**Entries taken from a collection:**

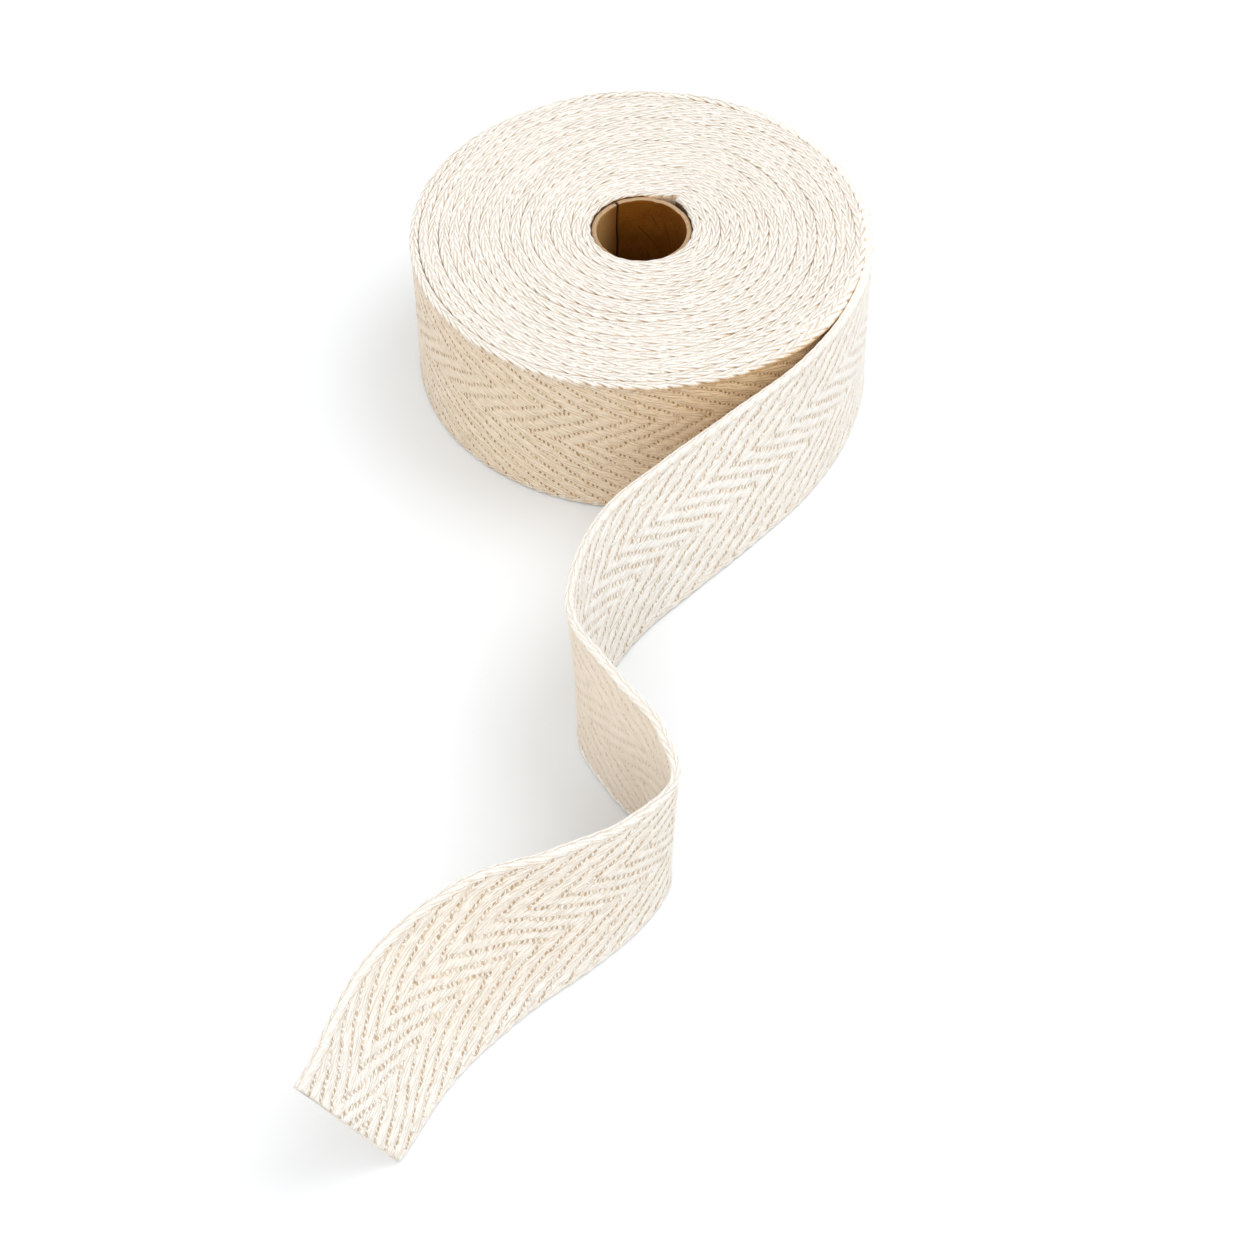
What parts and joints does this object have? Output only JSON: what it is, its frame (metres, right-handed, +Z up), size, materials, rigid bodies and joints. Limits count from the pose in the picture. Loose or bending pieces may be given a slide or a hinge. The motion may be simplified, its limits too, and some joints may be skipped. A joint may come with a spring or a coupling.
{
  "type": "roll of cotton webbing on a cardboard core",
  "caption": "Roll of herringbone cotton webbing wound flat on a cardboard core, its loose end led off on edge in an S across the surface.",
  "frame": {"origin": "middle of the underside of the whole outline, roll and loose end together, on the surface it rests on", "axes": "+Z up along the roll's axis; +Y from the cut end back towards the roll; +X to the right as seen from the cut end"},
  "size_m": [0.1486, 0.3616, 0.05],
  "materials": {
    "cotton_webbing": "unbleached cotton herringbone twill, matt",
    "core_card": "plain brown card, matt"
  },
  "bodies": {
    "root": {"webbing_wound": "cotton_webbing", "webbing_loose_end": "cotton_webbing", "core_tube": "core_card"}
  },
  "joints": []
}
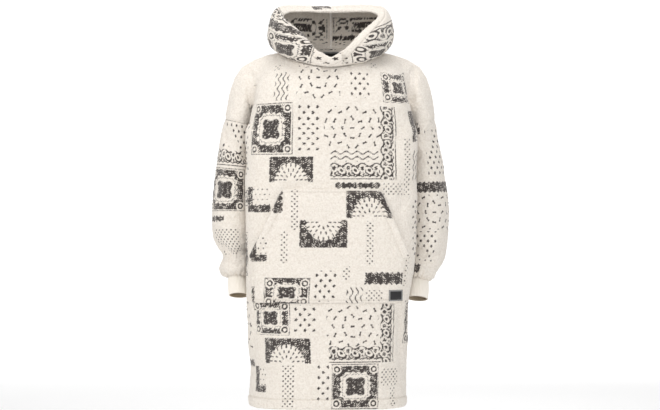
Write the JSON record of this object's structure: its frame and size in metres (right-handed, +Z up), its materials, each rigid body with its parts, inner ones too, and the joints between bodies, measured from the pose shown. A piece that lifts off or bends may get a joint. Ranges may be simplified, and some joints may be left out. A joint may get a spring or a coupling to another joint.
{
  "type": "wearable blanket hoodie",
  "caption": "Oversized knee-length fleece hoodie with a patchwork bandana print, roomy hood, dropped sleeves, ribbed cuffs and a kangaroo pocket, in its worn shape.",
  "frame": {"origin": "where the wearer's neck and shoulders carry the garment: the middle of the neck opening at the height of the front neck seam", "axes": "+Z up, the front faces -Y, +X towards the wearer's left"},
  "size_m": [0.6785, 0.3513, 1.1221],
  "materials": {
    "printed_fleece": "matt plush fleece, cream with a charcoal bandana patchwork print",
    "cream_rib": "matt ribbed knit, cream",
    "black_label": "satin woven tape, black"
  },
  "bodies": {
    "root": {"body_front": "printed_fleece", "body_back": "printed_fleece", "sleeve_right": "printed_fleece", "sleeve_left": "printed_fleece", "cuff_right": "cream_rib", "cuff_left": "cream_rib", "pocket": "printed_fleece", "pocket_label": "black_label", "hood_right": "printed_fleece", "hood_left": "printed_fleece", "hood_lining_right": "printed_fleece", "hood_lining_left": "printed_fleece", "neck_label": "black_label", "size_tab": "black_label"}
  },
  "joints": []
}
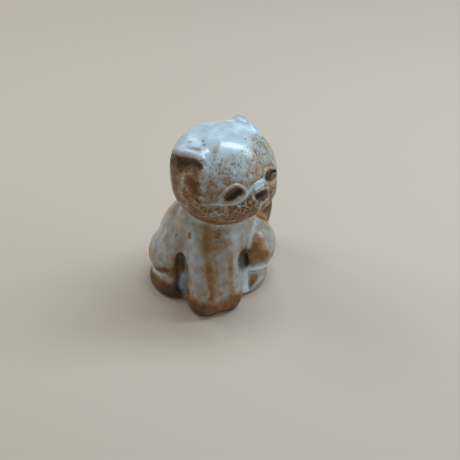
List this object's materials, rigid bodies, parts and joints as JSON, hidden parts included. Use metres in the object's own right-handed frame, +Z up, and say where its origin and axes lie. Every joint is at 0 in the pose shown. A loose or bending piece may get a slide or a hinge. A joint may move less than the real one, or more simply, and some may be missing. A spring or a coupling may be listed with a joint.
{
  "type": "cat figurine",
  "caption": "Small seated kitten figurine of glazed stoneware, with a big round head turned to its left and fused front legs.",
  "frame": {"origin": "middle of the bounding box, on the flat foot that the figurine stands on", "axes": "+Z up, -Y the way the body and its front paws face, +X to the kitten's own left, which is the side its head is turned to"},
  "size_m": [0.0378, 0.035, 0.0542],
  "materials": {
    "glazed_stoneware": "glossy pale glaze that breaks to rust brown where it is thin"
  },
  "bodies": {
    "root": {"kitten": "glazed_stoneware"}
  },
  "joints": []
}
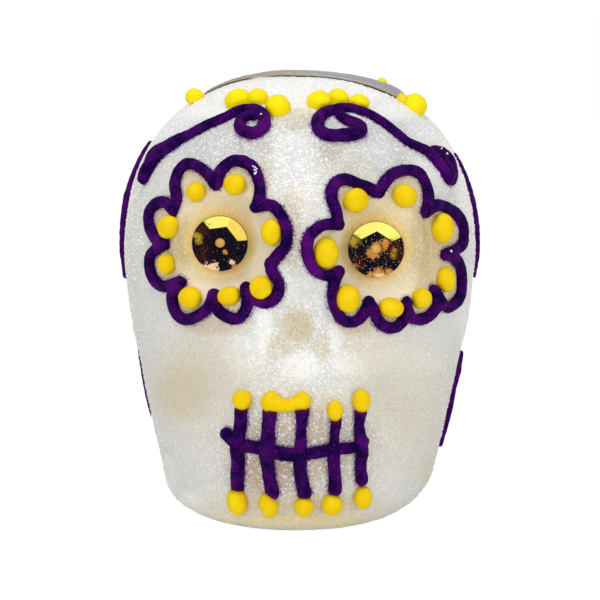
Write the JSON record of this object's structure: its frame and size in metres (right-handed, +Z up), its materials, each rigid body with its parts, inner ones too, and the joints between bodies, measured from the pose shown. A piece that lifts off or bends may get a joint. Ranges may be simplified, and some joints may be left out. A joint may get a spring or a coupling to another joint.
{
  "type": "sugar skull",
  "caption": "Moulded sugar skull in two hollowed halves joined with icing, piped with icing flowers, scrolls, teeth and dots, with a sequin in each eye socket and foil on the crown.",
  "frame": {"origin": "middle of the part's box at the base, on the surface that the skull stands on", "axes": "+Z up, the face looks along -Y, -X is the left side as seen from the front"},
  "size_m": [0.0678, 0.078, 0.0789],
  "materials": {
    "sugar": "matte",
    "white_icing": "matte",
    "purple_icing": "satin",
    "yellow_icing": "satin",
    "gold_film": "polished",
    "silver_foil": "polished"
  },
  "bodies": {
    "root": {"face_half": "sugar", "back_half": "sugar", "seam_icing": "white_icing", "left_eye_flower": "purple_icing", "right_eye_flower": "purple_icing", "left_eye_dot_1": "yellow_icing", "left_eye_dot_2": "yellow_icing", "left_eye_dot_3": "yellow_icing", "left_eye_dot_4": "yellow_icing", "left_eye_dot_5": "yellow_icing", "left_eye_dot_6": "yellow_icing", "left_eye_dot_7": "yellow_icing", "left_eye_dot_8": "yellow_icing", "right_eye_dot_1": "yellow_icing", "right_eye_dot_2": "yellow_icing", "right_eye_dot_3": "yellow_icing", "right_eye_dot_4": "yellow_icing", "right_eye_dot_5": "yellow_icing", "right_eye_dot_6": "yellow_icing", "right_eye_dot_7": "yellow_icing", "right_eye_dot_8": "yellow_icing", "left_sequin_icing": "white_icing", "right_sequin_icing": "white_icing", "left_eye_sequin": "gold_film", "right_eye_sequin": "gold_film", "left_brow_scroll": "purple_icing", "right_brow_scroll": "purple_icing", "forehead_dot_1": "yellow_icing", "forehead_dot_2": "yellow_icing", "forehead_dot_3": "yellow_icing", "forehead_dot_4": "yellow_icing", "forehead_dot_5": "yellow_icing", "forehead_dot_6": "yellow_icing", "upper_tooth_dot_1": "yellow_icing", "upper_tooth_dots_2_3": "yellow_icing", "upper_tooth_dot_4": "yellow_icing", "upper_tooth_dot_5": "yellow_icing", "lower_tooth_dot_1": "yellow_icing", "lower_tooth_dot_2": "yellow_icing", "lower_tooth_dot_3": "yellow_icing", "lower_tooth_dot_4": "yellow_icing", "lower_tooth_dot_5": "yellow_icing", "mouth_line": "purple_icing", "tooth_stroke_1": "purple_icing", "tooth_stroke_2": "purple_icing", "tooth_stroke_3": "purple_icing", "tooth_stroke_4": "purple_icing", "tooth_stroke_5": "purple_icing", "side_line_upper_left": "purple_icing", "side_line_lower_left": "purple_icing", "side_line_upper_right": "purple_icing", "side_line_lower_right": "purple_icing", "crown_foil": "silver_foil", "foil_dot_left": "yellow_icing", "foil_dot_right": "yellow_icing", "foil_dot_back": "yellow_icing"}
  },
  "joints": []
}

**Exercise directions:** Write out the entries above once more, without altering anything.

**Answer to this exercise:**
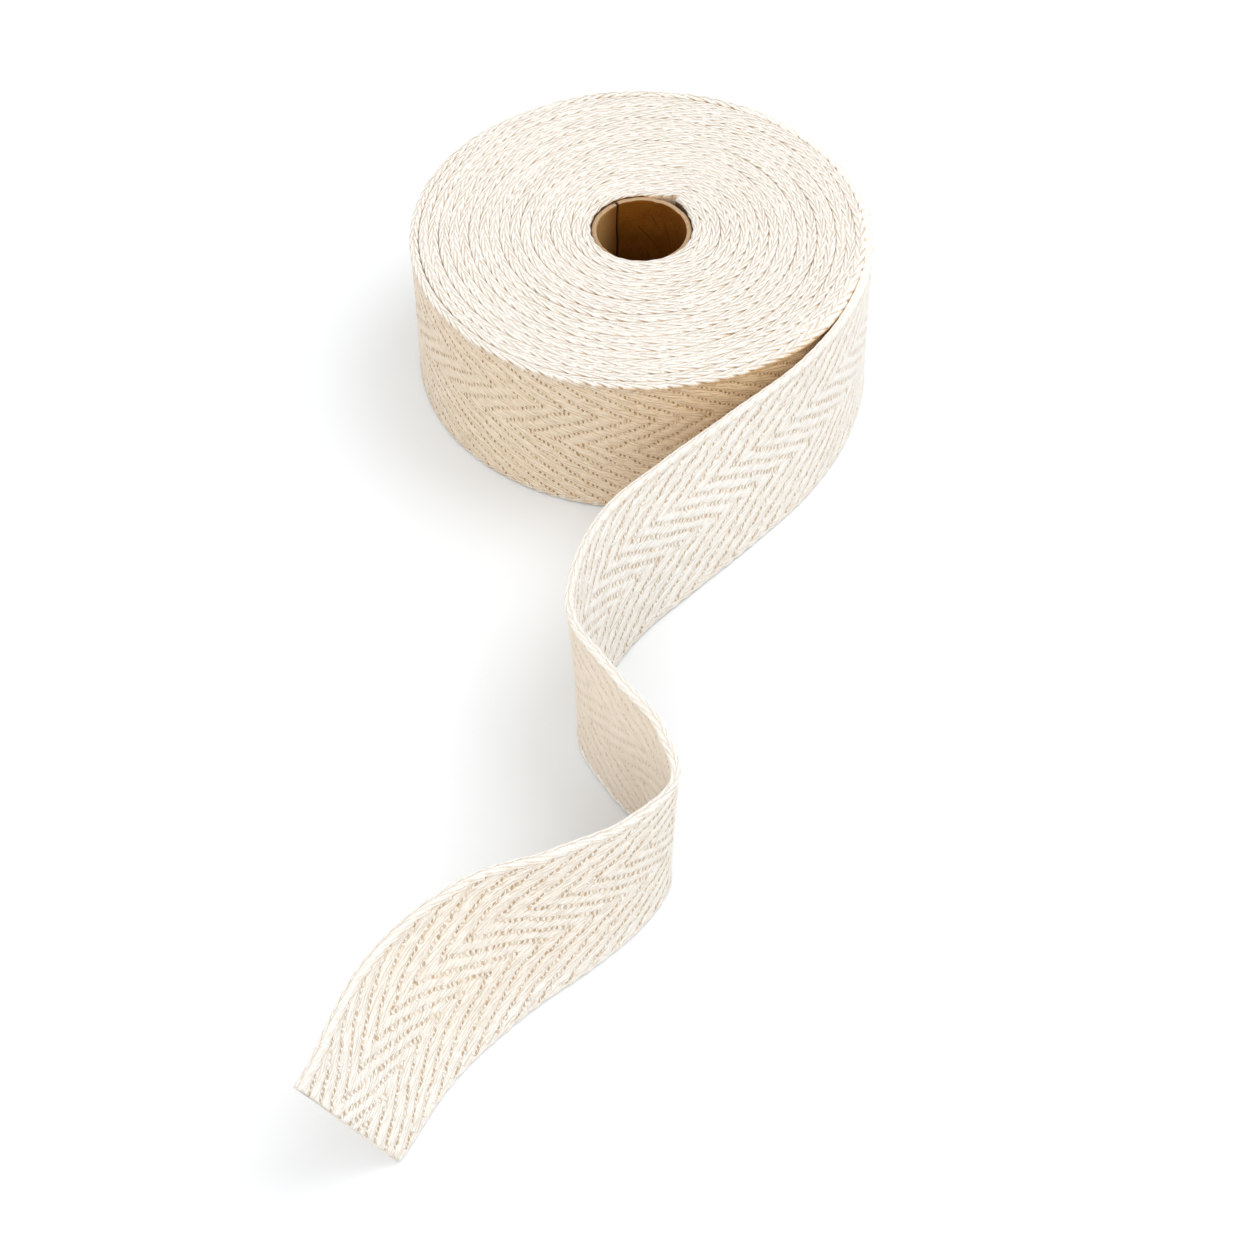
What parts and joints does this object have? Output only JSON: what it is, its frame (metres, right-handed, +Z up), size, materials, rigid bodies and joints. Limits count from the pose in the picture. Loose or bending pieces may be given a slide or a hinge. The motion may be simplified, its limits too, and some joints may be skipped. A joint may come with a spring or a coupling.
{
  "type": "roll of cotton webbing on a cardboard core",
  "caption": "Roll of herringbone cotton webbing wound flat on a cardboard core, its loose end led off on edge in an S across the surface.",
  "frame": {"origin": "middle of the underside of the whole outline, roll and loose end together, on the surface it rests on", "axes": "+Z up along the roll's axis; +Y from the cut end back towards the roll; +X to the right as seen from the cut end"},
  "size_m": [0.1486, 0.3616, 0.05],
  "materials": {
    "cotton_webbing": "unbleached cotton herringbone twill, matt",
    "core_card": "plain brown card, matt"
  },
  "bodies": {
    "root": {"webbing_wound": "cotton_webbing", "webbing_loose_end": "cotton_webbing", "core_tube": "core_card"}
  },
  "joints": []
}
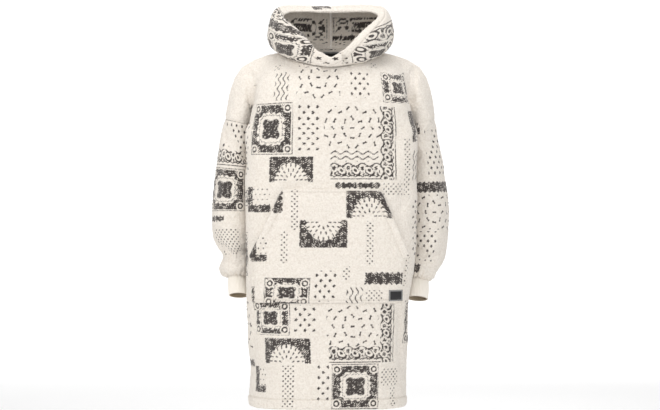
Write the JSON record of this object's structure: its frame and size in metres (right-handed, +Z up), its materials, each rigid body with its parts, inner ones too, and the joints between bodies, measured from the pose shown. A piece that lifts off or bends may get a joint. Ranges may be simplified, and some joints may be left out. A joint may get a spring or a coupling to another joint.
{
  "type": "wearable blanket hoodie",
  "caption": "Oversized knee-length fleece hoodie with a patchwork bandana print, roomy hood, dropped sleeves, ribbed cuffs and a kangaroo pocket, in its worn shape.",
  "frame": {"origin": "where the wearer's neck and shoulders carry the garment: the middle of the neck opening at the height of the front neck seam", "axes": "+Z up, the front faces -Y, +X towards the wearer's left"},
  "size_m": [0.6785, 0.3513, 1.1221],
  "materials": {
    "printed_fleece": "matt plush fleece, cream with a charcoal bandana patchwork print",
    "cream_rib": "matt ribbed knit, cream",
    "black_label": "satin woven tape, black"
  },
  "bodies": {
    "root": {"body_front": "printed_fleece", "body_back": "printed_fleece", "sleeve_right": "printed_fleece", "sleeve_left": "printed_fleece", "cuff_right": "cream_rib", "cuff_left": "cream_rib", "pocket": "printed_fleece", "pocket_label": "black_label", "hood_right": "printed_fleece", "hood_left": "printed_fleece", "hood_lining_right": "printed_fleece", "hood_lining_left": "printed_fleece", "neck_label": "black_label", "size_tab": "black_label"}
  },
  "joints": []
}
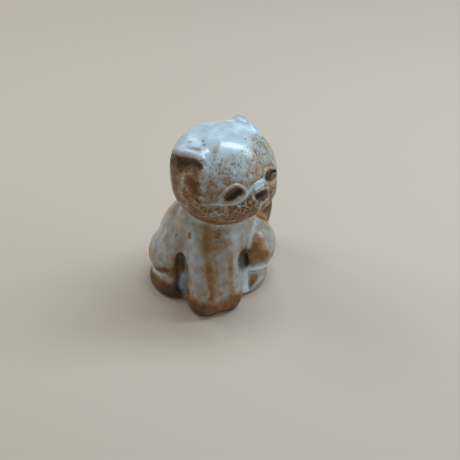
List this object's materials, rigid bodies, parts and joints as JSON, hidden parts included. Use metres in the object's own right-handed frame, +Z up, and say where its origin and axes lie. Every joint is at 0 in the pose shown. A loose or bending piece may get a slide or a hinge. A joint may move less than the real one, or more simply, and some may be missing. A spring or a coupling may be listed with a joint.
{
  "type": "cat figurine",
  "caption": "Small seated kitten figurine of glazed stoneware, with a big round head turned to its left and fused front legs.",
  "frame": {"origin": "middle of the bounding box, on the flat foot that the figurine stands on", "axes": "+Z up, -Y the way the body and its front paws face, +X to the kitten's own left, which is the side its head is turned to"},
  "size_m": [0.0378, 0.035, 0.0542],
  "materials": {
    "glazed_stoneware": "glossy pale glaze that breaks to rust brown where it is thin"
  },
  "bodies": {
    "root": {"kitten": "glazed_stoneware"}
  },
  "joints": []
}
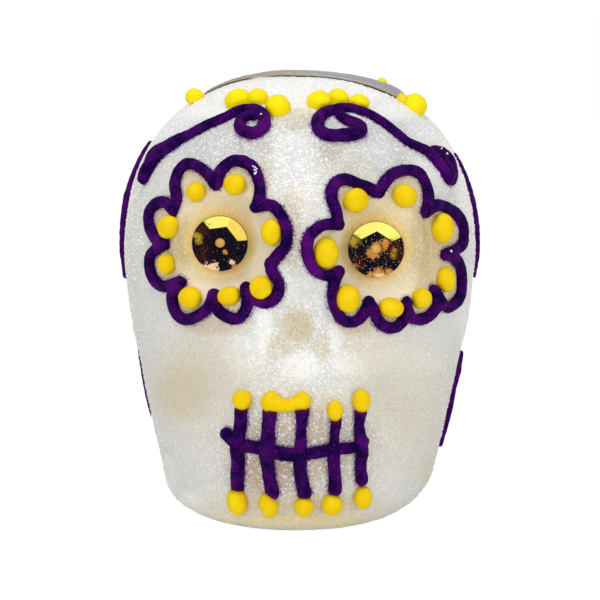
Write the JSON record of this object's structure: its frame and size in metres (right-handed, +Z up), its materials, each rigid body with its parts, inner ones too, and the joints between bodies, measured from the pose shown. A piece that lifts off or bends may get a joint. Ranges may be simplified, and some joints may be left out. A joint may get a spring or a coupling to another joint.
{
  "type": "sugar skull",
  "caption": "Moulded sugar skull in two hollowed halves joined with icing, piped with icing flowers, scrolls, teeth and dots, with a sequin in each eye socket and foil on the crown.",
  "frame": {"origin": "middle of the part's box at the base, on the surface that the skull stands on", "axes": "+Z up, the face looks along -Y, -X is the left side as seen from the front"},
  "size_m": [0.0678, 0.078, 0.0789],
  "materials": {
    "sugar": "matte",
    "white_icing": "matte",
    "purple_icing": "satin",
    "yellow_icing": "satin",
    "gold_film": "polished",
    "silver_foil": "polished"
  },
  "bodies": {
    "root": {"face_half": "sugar", "back_half": "sugar", "seam_icing": "white_icing", "left_eye_flower": "purple_icing", "right_eye_flower": "purple_icing", "left_eye_dot_1": "yellow_icing", "left_eye_dot_2": "yellow_icing", "left_eye_dot_3": "yellow_icing", "left_eye_dot_4": "yellow_icing", "left_eye_dot_5": "yellow_icing", "left_eye_dot_6": "yellow_icing", "left_eye_dot_7": "yellow_icing", "left_eye_dot_8": "yellow_icing", "right_eye_dot_1": "yellow_icing", "right_eye_dot_2": "yellow_icing", "right_eye_dot_3": "yellow_icing", "right_eye_dot_4": "yellow_icing", "right_eye_dot_5": "yellow_icing", "right_eye_dot_6": "yellow_icing", "right_eye_dot_7": "yellow_icing", "right_eye_dot_8": "yellow_icing", "left_sequin_icing": "white_icing", "right_sequin_icing": "white_icing", "left_eye_sequin": "gold_film", "right_eye_sequin": "gold_film", "left_brow_scroll": "purple_icing", "right_brow_scroll": "purple_icing", "forehead_dot_1": "yellow_icing", "forehead_dot_2": "yellow_icing", "forehead_dot_3": "yellow_icing", "forehead_dot_4": "yellow_icing", "forehead_dot_5": "yellow_icing", "forehead_dot_6": "yellow_icing", "upper_tooth_dot_1": "yellow_icing", "upper_tooth_dots_2_3": "yellow_icing", "upper_tooth_dot_4": "yellow_icing", "upper_tooth_dot_5": "yellow_icing", "lower_tooth_dot_1": "yellow_icing", "lower_tooth_dot_2": "yellow_icing", "lower_tooth_dot_3": "yellow_icing", "lower_tooth_dot_4": "yellow_icing", "lower_tooth_dot_5": "yellow_icing", "mouth_line": "purple_icing", "tooth_stroke_1": "purple_icing", "tooth_stroke_2": "purple_icing", "tooth_stroke_3": "purple_icing", "tooth_stroke_4": "purple_icing", "tooth_stroke_5": "purple_icing", "side_line_upper_left": "purple_icing", "side_line_lower_left": "purple_icing", "side_line_upper_right": "purple_icing", "side_line_lower_right": "purple_icing", "crown_foil": "silver_foil", "foil_dot_left": "yellow_icing", "foil_dot_right": "yellow_icing", "foil_dot_back": "yellow_icing"}
  },
  "joints": []
}